Arriaga wrote "21 Grams" (which refers to the amount of body weight a person loses at the time of death) in the pixilated sequence presented on screen. The seemingly random flashes of three non-sequential stories give the film an air of mystery and give the characters added depth when we're forced to seek motivations for actions presented before their history is revealed. The fatal accident is deftly handled. Christina's husband Michael (Danny Huston, "Timecode") leaves her a message from his cell phone just before warning daughters Laura and Katie to stay close. We see Christina replay this his last words repeatedly. Then we see the scene play out. Michael nods to a man blowing leaves and the camera stays on this man, the leaf blower almost obscuring the sound of Jack's truck hitting the family off screen.
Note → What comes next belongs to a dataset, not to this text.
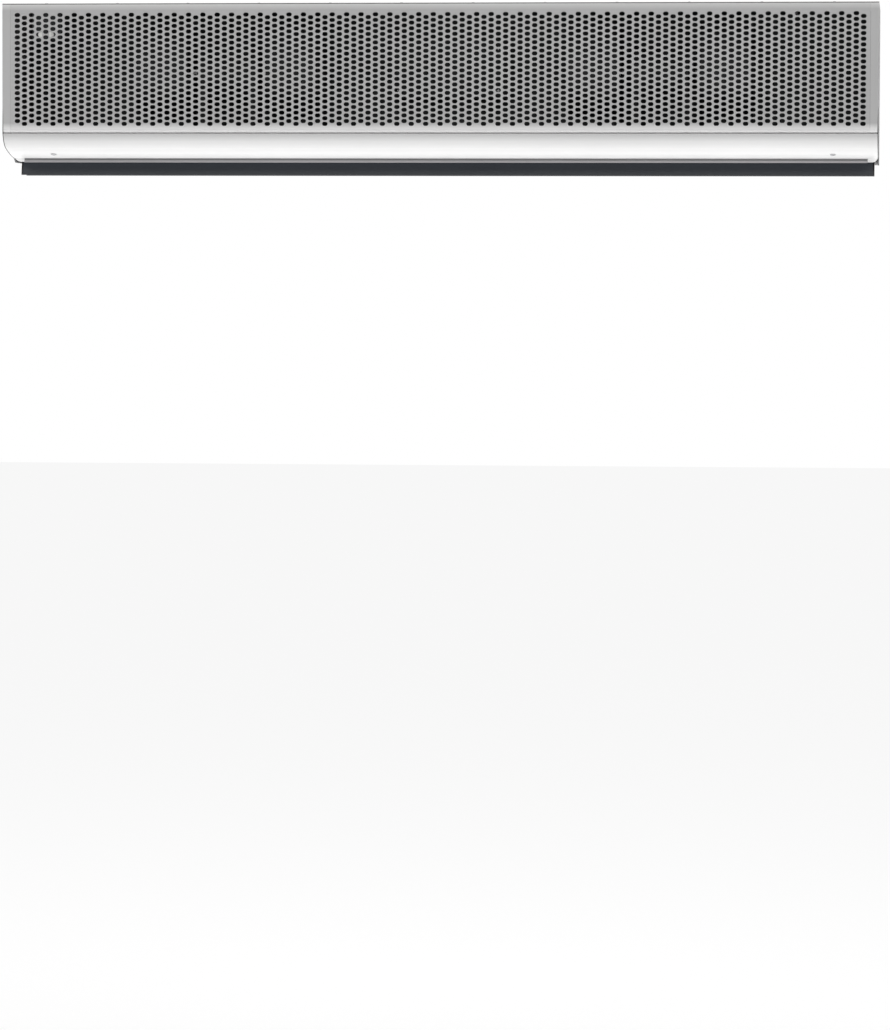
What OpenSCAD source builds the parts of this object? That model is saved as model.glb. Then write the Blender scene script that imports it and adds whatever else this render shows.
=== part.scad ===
// Wall-hung air curtain: a long sheet-steel casing with a perforated front, a rolled lower
// front panel and two adjustable vanes in its outlet. Two twin-shaft motors turn four
// double-inlet centrifugal impellers in scroll housings on a fan deck.
// X runs along the length, -Y is the front and +Z is up. The origin is on the wall face,
// in the middle of the wall fixing holes.

/* [Casing] */
// Overall length of the casing
casing_l = 2230; // [2210:1:2300]
// Height of the casing, without the vanes
casing_h = 400; // [392:1:440]
// Depth of the casing from the wall to the front
casing_d = 400; // [390:1:440]
// Thickness of the steel sheet
sheet_t = 1.5; // [1.2:0.1:2]
// Thickness of the end panels
end_t = 2; // [1.5:0.1:3]
// Width of the front flange of each end panel
end_flange_w = 21; // [15:1:24]

/* [Front] */
// Height of the crease between the grille and the rolled panel
crease_h = 69; // [66:0.5:74]
// Radius of the knuckle just below the crease
knuckle_r = 58; // [50:1:62]
// Radius of the nearly flat belly behind the knuckle
belly_r = 680; // [600:10:720]
// Thickness of the perforated sheet
grille_t = 1.2; // [1:0.1:2]
// Width of a perforation
hole_w = 14; // [10:0.5:15]
// Height of a perforation
hole_h = 10.4; // [8:0.2:11]
// Distance between columns of perforations
column_pitch = 18.4; // [18:0.1:18.5]
// Distance between perforations in a column
row_pitch = 14.2; // [13:0.1:14.3]
// Bare band above the perforations
top_band = 24; // [18:1:26]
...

The film becomes problematic, though, with Christina's vengeance, for an overwrought and sordid (probably meant as a representation of hell on the way to redemption) 'third act.' When Christina is asked by her sister Claudia (Clea DuVall, "Identity") if she will attend the trial, she asks what is the use if her family will still be dead. It is difficult to believe that this upper middle class soccer mom would descend into an existence of drugs snorted in club bathrooms and liquor drunk from paper-bagged pints (prior behavior is barely alluded to). Her sudden blood lust and Paul's actions leading up to the film's denouement take on an air of hysteria. Still Arriaga and Iñárritu startle with an unexpected maneuver allowing Paul to save Christina in a way that neatly dovetails into the film's themes.
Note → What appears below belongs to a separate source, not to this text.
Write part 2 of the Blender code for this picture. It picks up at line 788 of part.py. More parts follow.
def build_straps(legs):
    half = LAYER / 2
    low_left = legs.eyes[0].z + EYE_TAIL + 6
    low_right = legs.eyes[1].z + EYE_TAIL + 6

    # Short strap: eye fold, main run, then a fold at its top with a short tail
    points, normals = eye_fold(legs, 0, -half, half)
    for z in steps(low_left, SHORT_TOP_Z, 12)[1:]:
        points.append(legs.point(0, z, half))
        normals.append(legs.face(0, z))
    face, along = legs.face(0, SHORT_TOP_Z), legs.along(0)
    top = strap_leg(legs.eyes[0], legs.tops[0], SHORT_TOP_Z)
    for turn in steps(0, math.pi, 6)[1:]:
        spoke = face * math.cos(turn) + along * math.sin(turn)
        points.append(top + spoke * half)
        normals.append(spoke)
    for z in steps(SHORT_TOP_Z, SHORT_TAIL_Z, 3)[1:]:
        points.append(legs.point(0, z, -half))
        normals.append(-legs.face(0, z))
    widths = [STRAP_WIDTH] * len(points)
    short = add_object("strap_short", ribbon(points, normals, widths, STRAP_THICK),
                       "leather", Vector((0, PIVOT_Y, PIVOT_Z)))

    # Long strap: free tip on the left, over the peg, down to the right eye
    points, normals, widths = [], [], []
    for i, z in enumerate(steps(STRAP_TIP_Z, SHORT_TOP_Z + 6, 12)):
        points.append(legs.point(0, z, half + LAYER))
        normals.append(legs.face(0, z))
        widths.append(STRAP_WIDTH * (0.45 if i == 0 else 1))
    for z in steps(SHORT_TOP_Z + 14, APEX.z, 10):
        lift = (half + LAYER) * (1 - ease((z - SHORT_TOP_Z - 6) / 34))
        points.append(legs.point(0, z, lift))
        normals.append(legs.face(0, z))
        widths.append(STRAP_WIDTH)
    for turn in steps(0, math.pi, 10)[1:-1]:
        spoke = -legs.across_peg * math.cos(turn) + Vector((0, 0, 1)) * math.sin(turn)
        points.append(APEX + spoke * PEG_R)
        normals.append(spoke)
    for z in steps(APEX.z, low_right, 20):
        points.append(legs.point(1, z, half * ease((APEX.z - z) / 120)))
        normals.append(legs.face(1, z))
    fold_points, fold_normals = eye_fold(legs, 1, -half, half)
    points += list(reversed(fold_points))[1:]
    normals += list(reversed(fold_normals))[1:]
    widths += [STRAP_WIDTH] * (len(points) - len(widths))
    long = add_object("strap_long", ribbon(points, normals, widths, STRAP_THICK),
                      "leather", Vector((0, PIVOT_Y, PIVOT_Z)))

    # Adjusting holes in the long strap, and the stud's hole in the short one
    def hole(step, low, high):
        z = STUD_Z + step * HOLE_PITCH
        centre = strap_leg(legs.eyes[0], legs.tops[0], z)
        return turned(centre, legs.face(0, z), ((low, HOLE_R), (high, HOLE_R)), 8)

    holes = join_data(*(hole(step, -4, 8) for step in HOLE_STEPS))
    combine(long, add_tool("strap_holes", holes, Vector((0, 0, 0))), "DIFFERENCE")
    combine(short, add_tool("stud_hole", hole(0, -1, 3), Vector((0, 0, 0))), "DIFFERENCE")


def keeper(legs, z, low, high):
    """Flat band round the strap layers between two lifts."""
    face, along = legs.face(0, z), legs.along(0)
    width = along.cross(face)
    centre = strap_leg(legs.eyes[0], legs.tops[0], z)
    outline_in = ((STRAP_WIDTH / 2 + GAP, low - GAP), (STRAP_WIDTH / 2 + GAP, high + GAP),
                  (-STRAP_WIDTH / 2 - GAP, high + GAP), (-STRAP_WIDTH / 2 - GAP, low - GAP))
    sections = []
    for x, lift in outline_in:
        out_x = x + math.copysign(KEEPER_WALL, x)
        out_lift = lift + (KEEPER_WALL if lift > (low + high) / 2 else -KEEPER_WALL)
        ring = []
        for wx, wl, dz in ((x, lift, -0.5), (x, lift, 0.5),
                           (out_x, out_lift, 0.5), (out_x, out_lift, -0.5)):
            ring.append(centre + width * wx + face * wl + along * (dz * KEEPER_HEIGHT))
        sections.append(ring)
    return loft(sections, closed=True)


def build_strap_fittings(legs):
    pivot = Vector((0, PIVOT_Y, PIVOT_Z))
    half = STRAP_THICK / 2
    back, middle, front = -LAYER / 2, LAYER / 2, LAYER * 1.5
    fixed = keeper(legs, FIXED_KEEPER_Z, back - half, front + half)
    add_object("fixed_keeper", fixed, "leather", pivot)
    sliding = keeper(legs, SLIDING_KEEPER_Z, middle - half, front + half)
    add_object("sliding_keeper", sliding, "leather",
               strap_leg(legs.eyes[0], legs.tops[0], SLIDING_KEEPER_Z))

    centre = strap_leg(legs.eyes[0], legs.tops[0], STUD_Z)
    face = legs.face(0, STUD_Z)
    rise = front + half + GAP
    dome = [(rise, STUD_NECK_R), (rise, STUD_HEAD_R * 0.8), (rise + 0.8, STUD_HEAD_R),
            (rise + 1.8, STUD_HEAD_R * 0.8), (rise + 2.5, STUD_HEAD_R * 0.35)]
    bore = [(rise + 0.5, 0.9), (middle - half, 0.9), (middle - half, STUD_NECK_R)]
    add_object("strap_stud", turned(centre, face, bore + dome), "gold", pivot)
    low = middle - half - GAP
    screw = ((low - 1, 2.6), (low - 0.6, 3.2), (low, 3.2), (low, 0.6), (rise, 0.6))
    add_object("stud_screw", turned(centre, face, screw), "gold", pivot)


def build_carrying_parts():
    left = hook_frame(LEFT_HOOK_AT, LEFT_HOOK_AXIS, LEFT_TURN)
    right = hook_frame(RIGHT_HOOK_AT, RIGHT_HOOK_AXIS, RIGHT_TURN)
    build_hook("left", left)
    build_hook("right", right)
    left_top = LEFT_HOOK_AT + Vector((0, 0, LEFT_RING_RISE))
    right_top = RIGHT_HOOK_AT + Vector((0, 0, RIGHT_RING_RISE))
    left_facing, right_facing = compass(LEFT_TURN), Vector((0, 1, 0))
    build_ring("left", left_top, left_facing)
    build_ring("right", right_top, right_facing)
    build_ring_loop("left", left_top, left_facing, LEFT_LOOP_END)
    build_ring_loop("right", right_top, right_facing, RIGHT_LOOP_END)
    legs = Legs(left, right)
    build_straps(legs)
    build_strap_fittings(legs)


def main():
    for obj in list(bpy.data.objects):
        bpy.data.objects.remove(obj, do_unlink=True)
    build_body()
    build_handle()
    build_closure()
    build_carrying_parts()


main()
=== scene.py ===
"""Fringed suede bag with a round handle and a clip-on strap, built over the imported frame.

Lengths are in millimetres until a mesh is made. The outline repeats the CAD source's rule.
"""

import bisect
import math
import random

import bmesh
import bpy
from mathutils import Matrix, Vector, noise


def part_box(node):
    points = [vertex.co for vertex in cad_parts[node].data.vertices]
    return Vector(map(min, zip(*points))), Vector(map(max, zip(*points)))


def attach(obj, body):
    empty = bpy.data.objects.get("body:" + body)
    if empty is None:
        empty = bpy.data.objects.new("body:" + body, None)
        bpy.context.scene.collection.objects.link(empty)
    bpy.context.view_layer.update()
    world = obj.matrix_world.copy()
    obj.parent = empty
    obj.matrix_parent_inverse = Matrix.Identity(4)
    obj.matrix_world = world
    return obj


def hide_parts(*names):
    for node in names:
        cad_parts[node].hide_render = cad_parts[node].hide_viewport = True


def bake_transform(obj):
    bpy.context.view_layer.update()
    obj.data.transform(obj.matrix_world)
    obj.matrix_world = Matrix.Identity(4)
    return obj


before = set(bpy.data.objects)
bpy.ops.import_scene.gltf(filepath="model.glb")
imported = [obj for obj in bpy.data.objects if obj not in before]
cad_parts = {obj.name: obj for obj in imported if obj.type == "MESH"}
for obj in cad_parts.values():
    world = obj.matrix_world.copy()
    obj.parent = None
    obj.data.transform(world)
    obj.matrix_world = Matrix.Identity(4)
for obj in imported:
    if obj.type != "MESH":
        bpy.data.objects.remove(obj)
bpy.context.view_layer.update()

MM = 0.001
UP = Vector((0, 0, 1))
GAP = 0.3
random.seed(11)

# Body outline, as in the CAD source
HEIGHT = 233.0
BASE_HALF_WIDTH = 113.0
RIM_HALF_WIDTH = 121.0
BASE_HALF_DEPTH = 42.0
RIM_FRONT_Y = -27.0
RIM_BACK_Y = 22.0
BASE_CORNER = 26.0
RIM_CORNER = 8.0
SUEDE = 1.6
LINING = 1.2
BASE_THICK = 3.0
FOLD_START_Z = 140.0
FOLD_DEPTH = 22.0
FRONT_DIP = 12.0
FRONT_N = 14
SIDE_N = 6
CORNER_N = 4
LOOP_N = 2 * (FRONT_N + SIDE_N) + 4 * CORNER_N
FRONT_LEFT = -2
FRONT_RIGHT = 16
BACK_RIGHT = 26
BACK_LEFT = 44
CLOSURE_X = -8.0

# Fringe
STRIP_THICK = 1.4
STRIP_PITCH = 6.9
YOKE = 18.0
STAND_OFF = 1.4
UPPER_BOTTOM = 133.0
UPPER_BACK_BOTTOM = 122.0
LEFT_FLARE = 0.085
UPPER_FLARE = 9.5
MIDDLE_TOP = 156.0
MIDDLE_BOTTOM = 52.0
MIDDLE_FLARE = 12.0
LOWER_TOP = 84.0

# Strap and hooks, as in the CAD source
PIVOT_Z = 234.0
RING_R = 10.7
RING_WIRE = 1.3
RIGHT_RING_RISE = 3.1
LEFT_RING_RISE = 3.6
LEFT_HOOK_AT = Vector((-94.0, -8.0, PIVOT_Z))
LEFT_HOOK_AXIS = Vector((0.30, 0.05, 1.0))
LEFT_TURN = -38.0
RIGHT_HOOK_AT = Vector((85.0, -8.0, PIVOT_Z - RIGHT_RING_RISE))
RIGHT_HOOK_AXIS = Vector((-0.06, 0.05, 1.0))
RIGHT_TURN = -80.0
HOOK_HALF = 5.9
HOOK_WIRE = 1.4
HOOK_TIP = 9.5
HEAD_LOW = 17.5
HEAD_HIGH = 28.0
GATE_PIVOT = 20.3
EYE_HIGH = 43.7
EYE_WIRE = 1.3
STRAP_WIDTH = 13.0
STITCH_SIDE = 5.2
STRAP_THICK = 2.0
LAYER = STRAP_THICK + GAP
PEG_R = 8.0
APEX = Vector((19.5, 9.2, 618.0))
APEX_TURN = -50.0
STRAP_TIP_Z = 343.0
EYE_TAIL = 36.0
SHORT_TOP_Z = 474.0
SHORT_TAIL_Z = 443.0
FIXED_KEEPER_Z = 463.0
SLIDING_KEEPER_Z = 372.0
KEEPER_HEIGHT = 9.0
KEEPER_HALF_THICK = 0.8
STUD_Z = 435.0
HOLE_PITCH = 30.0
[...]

The three actors cannot be faulted and should all be remembered at award time. Penn is utterly believable as a man minutes from death, even if his vocation as a math professor seems arbitrary. Health returned, his tenderness towards Christina is very real. Watts is grief personified, struggling to life with Paul even as she pummels her rage against him. Best is Del Toro, the ex-con who finds redemption more grueling when the faith he denies forces him to do the right thing.
Cinematographer Rodrigo Prieto ("Amores Perros") retains the gritty, desaturated look which is on the verge of becoming a cliche. Still, the style serves the fragmented nature of the story well, fed to us like old memories. One shot, of black bird silhouettes rising up against a red, white and blue sky is particularly memorable.
"21 Grams" is an emotionally wrenching, downer of a film, but it achieves a ray of hope as the tiny weight that leaves one of its characters finds rest in another.